VERDICT

Playhouse Theatre, Dunedin

28/02/2015 - 07/03/2015

Production Details



This joint production by Dunedin’s Globe and Playhouse theatres is not really the “whodunit” that we might expect to see from this author/playwright but is more of a “what happens next” drama. 

The central character and his wife are refugees from persecution in their unnamed home country. He is happy in his new British home; she is less so. He is a successful academic, she a discontented and dissatisfied invalid. A murder is committed.

We, the audience, know by whom and why. But do others know this? Why do they react as they do – and would we do the same? What would be your Verdict?

Onstage at the Playhouse Theatre, 31 Albany Street, Dunedin
for 8 performances from
28th February until 7th March.
Start time 7.30pm except on Sunday 1st March (2pm)
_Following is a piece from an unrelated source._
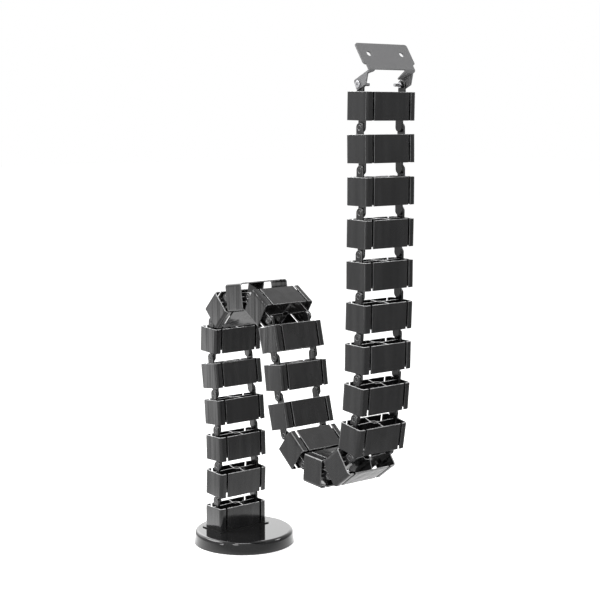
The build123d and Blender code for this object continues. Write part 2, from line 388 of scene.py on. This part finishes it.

Ticket prices $25 general public, $20 concession and groups

(This year marks the 125th anniversary of Christie’s birth and so a large number of productions of her plays and adaptations of her many books will be produced both here and in many other countries. This production will be the first in Otago.)



Theatre ,


A brilliant production

Review by Alison Embleton 02nd Mar 2015

An unconventional murder mystery, wherein the murderer (and their salacious motive) is known to the audience, but not to the characters. Agatha Christie’s Verdict, directed by the incomparable Natalie Ellis, tells the story of what happens after the body is discovered. Someone innocent is accused, and the relationships that have been well illustrated in the first act begin to unravel.

A beautifully constructed 1950s living room (Don Knewstubb, Ray Fleury and Rebecca Glover) sets the scene for the action, and the sound and lighting are both simple yet effective throughout the play (Brian Byas). There are also some helpful hints in the programme, so make sure to read it through before the play starts.

The central character of the play is Karl Hendryk (Bert Nisbet), a professor who along with his wife and her first cousin have immigrated to England, escaping persecution in an unidentified country (presumably Russia in this rendition). Karl is esteemed by both students and faculty, his wife, Anya (Elsa May), is an invalid looked after by Lisa Koletzky (Laura Wells), who followed the Hendryks into exile.

Lisa and Karl are covertly smitten with one another, a fact that is introduced though several touching scenes between the two.  Anya regrets leaving her home country, dislikes England, and blames Karl for their forced immigration: Karl had protected a persecuted scholar, and the Hendryks were deemed guilty by association and faced imprisonment.

Karl is pressured to take on a frivolous private student, Helen Rollander (Kimberly Buchan), the pampered daughter of Sir William Rollander (Mike Crowl), a rich and influential businessman who coerces Karl into tutoring her by promising to have Anya’s condition treated with a promising experimental drug. Helen is accustomed to getting anything she desires, which her rich father always provides. She claims she is in love with Karl, and in her delusional mind is convinced that Karl is in love with her.

A murder is committed, and Karl is forced to walk-the-talk, so to speak, of his moral convictions. A promising student of Karl’s Lester Cole (Brook Bray), the housekeeper Mrs Roper (Janice Snowden), Anya’s physician Doctor Stoner (Chris Summers) as well as the Police Sergeant (Jonathon Booth) and Detective Inspector (Ashley Stewart) all become embroiled in the resulting confusion over the murder.

Overall the production is of high quality, the actors play well off each other, never let the pace falter and it’s a delight to see a production where there are no weak links in the cast and the actors clearly enjoy working together. Their accents are believable and help to add a little context to the background of the story.

Special mention must go to Laura Wells for her portrayal of Lisa Koletzky. She is engaging and compelling to watch and the chemistry between Wells’s Lisa and Bert Nisbet’s Karl is delightful and heart-breaking.

A brilliant production, not to be missed.